Valores familiares? Já falámos disso lá em cima.
Sinceramente, se não especificarmos o valor em causa, dizer esta frase tão pomposa e tão vazia não vale de nada. É apenas uma maneira de estar a dizer coisas sérias sem precisar de pensar muito.
Já sei, já sei… Com o pensamento binário que cada vez mais grassa por aí (estou a ser antigamenteiro só para ver como é), vão certamente achar que, se não acho que vivemos no pior dos mundos, só posso estar convencido que vivemos no melhor dos mundos.
Ora, balelas. O mundo está melhor nalguns aspectos, noutros nem por isso — e é tudo mais complicado do que fazem crer as certezas da trupe do antigamente-é-que-era-bom.
Só para fazer a vontade aos sedentos de pessimismo — e para que não me julguem já um completo e inútil ingénuo —, querem que vos diga dois aspectos em que me parece que mundo está a andar para trás? Aqui vão dois: o clima está pelas horas da morte (ou a caminhar para lá) e a desigualdade é um problema (não porque os pobres do mundo estejam cada vez mais pobres, que não estão, mas porque os ricos estão muito mais ricos).
A lucidez, amigos, não é ser pessimista à força. A lucidez é mais isto: tentar perceber o que está mal e o que está bem e mudar de ideias perante novos dados. Não é declarar que isto é uma choldra e, pronto, não se fala mais nisso.
Só sei que cheguei aos 83 anos e estando,consequentemente vivo, estou convicto que todas as sociedades são abrangidas ciclicamente por ascenção e queda.Altos e baixos de todos os tempos.O admirável mundo novo ,nasce todos os dias ,para deslumbrar os optimistas e irritar os cépticos.

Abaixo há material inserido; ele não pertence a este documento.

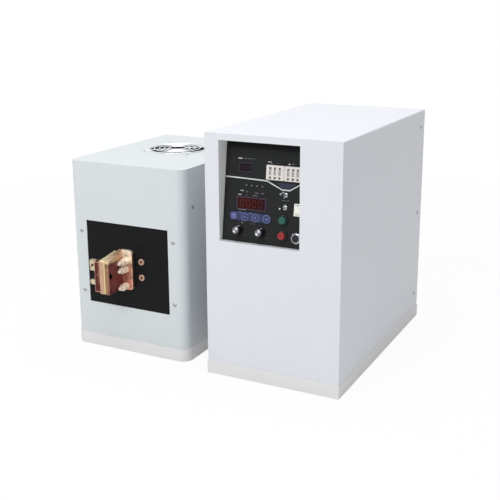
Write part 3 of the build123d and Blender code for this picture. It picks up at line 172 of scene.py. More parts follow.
class Graph:
    """The node tree of one material or world."""

    def __init__(self, owner: Union[bpy.types.Material, bpy.types.World], output: str = "Material") -> None:
        """Start with nothing but the output node.

        Args:
            owner: The material or world.
            output: "Material" or "World".
        """
        self.owner = owner
        owner.use_nodes = True
        self.tree = owner.node_tree
        self.tree.nodes.clear()
        self.output = self.node(f"ShaderNodeOutput{output}")

    @classmethod
    def of_material(cls, name: str) -> "Graph":
        """The empty tree of a new material."""
        return cls(bpy.data.materials.new(name))

    def node(self, kind: str, settings: Optional[dict] = None, inputs: Inputs = None) -> bpy.types.Node:
        """Any node of the tree.

        Args:
            kind: The node's type.
            settings: Its own settings, and "stops" for a ramp.
            inputs: Values or wires by socket or in socket order; None leaves a socket as it is.

        Returns:
            The node.
        """
        node = self.tree.nodes.new(kind)
        for key, value in (settings or {}).items():
            if key == "stops":
                self._set_stops(node.color_ramp.elements, value)
            else:
                setattr(node, key, value)
        for key, value in inputs.items() if isinstance(inputs, dict) else enumerate(inputs or ()):
            socket = node.inputs[key]
            if isinstance(value, Wire):
                self.tree.links.new(value.socket, socket)
            elif value is not None:
                socket.default_value = (*value, 1.0) if socket.type == "RGBA" else value
        return node

    @staticmethod
    def _set_stops(elements: bpy.types.ColorRampElements, stops: Sequence[tuple[float, Colour]]) -> None:
        """Fill a colour ramp.

        Args:
            elements: The ramp's stops.
            stops: Position and colour of each.
        """
        while len(elements) < len(stops):
            elements.new(0.5)
        for element, (position, colour) in zip(elements, stops):
            element.position = position
            element.color = (*colour, 1.0)

    def wire(
        self, kind: str, settings: Optional[dict] = None, inputs: Inputs = None, output: Union[int, str] = 0
    ) -> Wire:
        """One output of a new node, ready for arithmetic."""
        return Wire(self, self.node(kind, settings, inputs).outputs[output])

    @cached_property
    def place(self) -> Wire:
        """The point on the piece, in metres."""
        return self.wire("ShaderNodeTexCoord", output="Object")

    def along(self, axis: str) -> Wire:
        """The point's own X, Y or Z in metres."""
        return self.wire("ShaderNodeSeparateXYZ", inputs=[self.place], output=axis)

    def facing(self, way: Facing) -> Wire:
        """1 where the surface faces one way, else 0."""
        normal = self.wire("ShaderNodeNewGeometry", output="Normal")
        return self.wire("ShaderNodeSeparateXYZ", inputs=[normal], output=way.value).rise(0.55, 0.8)

    def noise(
        self, size: float, detail: float, roughness: float = 0.5, stretch: Sequence[float] = (1.0, 1.0, 1.0)
    ) -> Wire:
        """Cloudy noise from 0 to 1.

        Args:
            size: Width of its patches in metres.
            detail: Octaves.
            roughness: Strength of the finer octaves.
            stretch: How many times longer the patches are along X, Y and Z.

        Returns:
            The noise.
        """
        scale = tuple(1.0 / (size * part) for part in stretch)
        point = self.wire("ShaderNodeMapping", {"vector_type": "POINT"}, [self.place, None, None, scale])
        inputs = {"Vector": point, "Scale": 1.0, "Detail": detail, "Roughness": roughness}
        return self.wire("ShaderNodeTexNoise", inputs=inputs)

    def cells(self, size: float) -> Wire:
        """Distance from the middles of scattered cells of a width in metres."""
        return self.wire("ShaderNodeTexVoronoi", {"feature": "F1"}, {"Vector": self.place, "Scale": 1.0 / size})

    def blend(self, factor: Operand, low: Tint, high: Tint) -> Wire:
        """Two colours mixed, the first where the factor is 0."""
        return self.wire("ShaderNodeMix", {"data_type": "RGBA"}, {0: factor, 6: low, 7: high}, 2)

    def zoned(self, colour: Tint, zones: Sequence["Zone"]) -> Tint:
        """A colour with the colour of each zone laid over it."""
        return reduce(lambda under, zone: self.blend(zone.mask(self), under, zone.colour), zones, colour)

    def tinted(self, colour: Tint, amount: Wire) -> Wire:
        """A colour multiplied by a value near 1."""
        grey = self.wire("ShaderNodeCombineXYZ", inputs=[amount] * 3)
        return self.wire("ShaderNodeVectorMath", {"operation": "MULTIPLY"}, [colour, grey])

    def relief(self, height: Wire, depth: float, strength: float) -> Wire:
        """The normal bent by a height between 0 and 1, a depth in metres and how much of it shows."""
        inputs = {"Height": height, "Distance": depth, "Strength": strength}
        return self.wire("ShaderNodeBump", inputs=inputs)

    def surface(self, **sockets: Union[Operand, Tint]) -> bpy.types.Material:
        """Close the tree with one Principled shader, its sockets named with underscores for spaces."""
        inputs = {key.replace("_", " ").title().replace("Ior", "IOR"): value for key, value in sockets.items()}
        return self.close(self.wire("ShaderNodeBsdfPrincipled", inputs=inputs))

    def close(self, shader: Wire) -> Union[bpy.types.Material, bpy.types.World]:
        """Join a shader to the output and return the owner of the tree."""
        self.tree.links.new(shader.socket, self.output.inputs[0])
        return self.owner


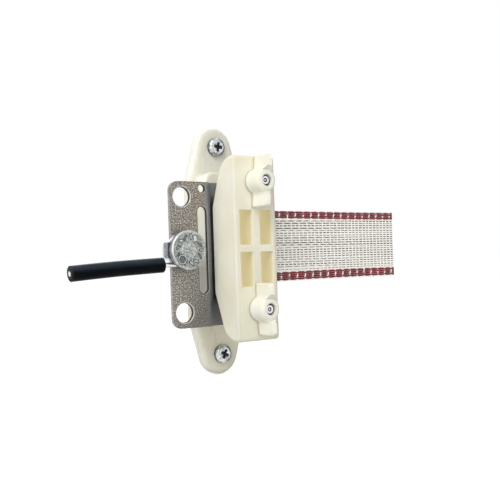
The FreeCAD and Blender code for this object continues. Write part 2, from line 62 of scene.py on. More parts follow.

O nosso tempo é este.O que vivemos dia a dia.E o resto é paisagem,como dizia o Eça, mas que poderia ter sido dito por Lobo Antunes
Ah ! Sr. Marcos Neves.
Nada como um bom desabafo, né mesmo?
Penso que “antigamente era bom” nada mais seja do que a saudade que a pessoa sente da sua juventude.
Cordialmente.
PP
Uma boa crónica. Bem temperada, sem sal mais nem a menos. Sem minúcias, enfim bem apaladada e a deixar um sorriso em quem a leu.
Apesar do antigamente não ser o bom, penso que, como já foi anteriormente referido, o que temos é um não equilíbrio, em que oscilamos entre o bom e o mau, entre o certo e o errado. As sociedades evoluem melhor através de choques, do que através de transições suaves. Os jovens são mais violentos? Realmente parece-me que sim, mas o que é a violência dos jovens? É entre géneros ou é entre eles e os mais velhos? A democracia trás a liberdade da escolha. O que esperamos é que seja com responsabilidade, mas desde quando são os jovens conformados? Se não houver inconformidade não existe mudança.
Uma crónica que eu gostaria de ter escrito, até para me retratar em relação a algumas opiniões muito pouco fundamentadas.